En effet, le mois suivant, le ministère autrichien de la Défense fit part de son intention de réclamer un dédommagement d’au moins 183,4 millions d’euros à Airbus, s’estimant avoir été « délibérément trompé tant sur le vrai prix que sur les vraies capacités » des Typhoon. Et d’insister : « Sans cette tromperie, la République d’Autriche n’aurait pas commandé ces avions. »

Trois ans plus tard, et alors qu’Airbus venait de s’engager à verser 3,6 milliards d’euros à la France, au Royaume-Uni et aux États-Unis pour mettre un terme aux enquêtes judiciaires le visant, le ministère autrichien de la Défense s’est senti oublié… Et il est donc revenu à la charge, d’autant plus que, selon la justice américaine, l’industriel aurait reconnu avoir versé ou provisionné 55 millions d’euros destinés à des intermédiaires pour s’assurer que le contrat des avions de combats autrichiens ne lui échapperait pas.

« Nous demandons réparation […]. Des versements sont intervenus dans plusieurs pays et ce que nous demandons avec insistance, ce sont des réparations pour la République autrichienne », a en effet déclaré Klaudia Tanner, la ministre autrichienne de la Défense, le 12 février dernier.

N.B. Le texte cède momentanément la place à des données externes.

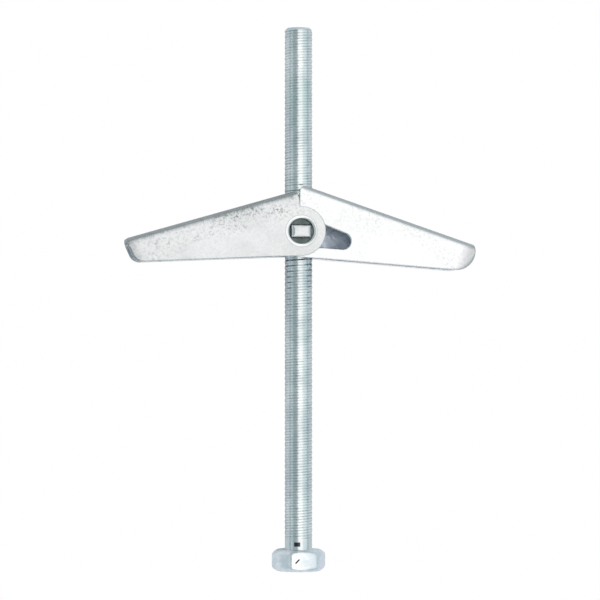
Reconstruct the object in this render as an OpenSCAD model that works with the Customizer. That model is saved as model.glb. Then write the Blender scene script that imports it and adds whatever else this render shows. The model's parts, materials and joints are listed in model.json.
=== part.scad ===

Et d’expliquer que plusieurs « options » étaient envisagées, allant du procès au procédures civiles.

Cette déclaration visait surtout à mettre la pression sur la justice autrichienne, chargée de tirer au clair cette affaire. Finalement, cette dernière a classé sans suite la plainte du gouvernement.

« La cour criminelle de Vienne n’a pas trouvé de fondement à poursuites dans les accusations émises en février 2017 par le ministère autrichien de la Défense », a expliqué une porte-parole de la cour, à l’AFP. « Rien ne prouve qu’une fraude ait été commise lors des négociations de règlement de 2007 avec Airbus et Eurofighter », a en effet estimé le juge.

Cependant, selon les médias autrichiens, Hans Peter Doskozil, le ministre de la Défense en exercice au moment du dépôt de la plainte, a affirmé qu’il n’avait pas fait confiance au ministère de la Justice pour instruire ce dossier. Aussi avait-il déposé une autre plainte auprès des autorités américaines…

Quoi qu’il en soit, cette décision provoque quelques remous politiques. Le porte-parole pour les affaires de défense du SPÖ [parti social-démocrate, opposition], Robert Laimer, a estimé que ces derniers développements sont « complétement incompréhensibles ». Et d’ajouter : « La fin de cette procédure me rend abasourdi. Il y a maintenant un besoin urgent de justification publique de cette décision. La ministre de la Justice, Alma Zadic [Verts] doit expliquer publiquement et de manière transparente aux Autrichiens pourquoi la procédure a été abandonnée ».

Cela étant, le chef des services juridiques de la République d’Autriche entend faire appel… Et le parquet national anticorruption poursuit ses envestigations sur une soixantaine de personnes impliquées dans ce marché. Par ailleurs, une décision sur le retrait ou non des 15 Eurofighter doit être prochainement annoncée.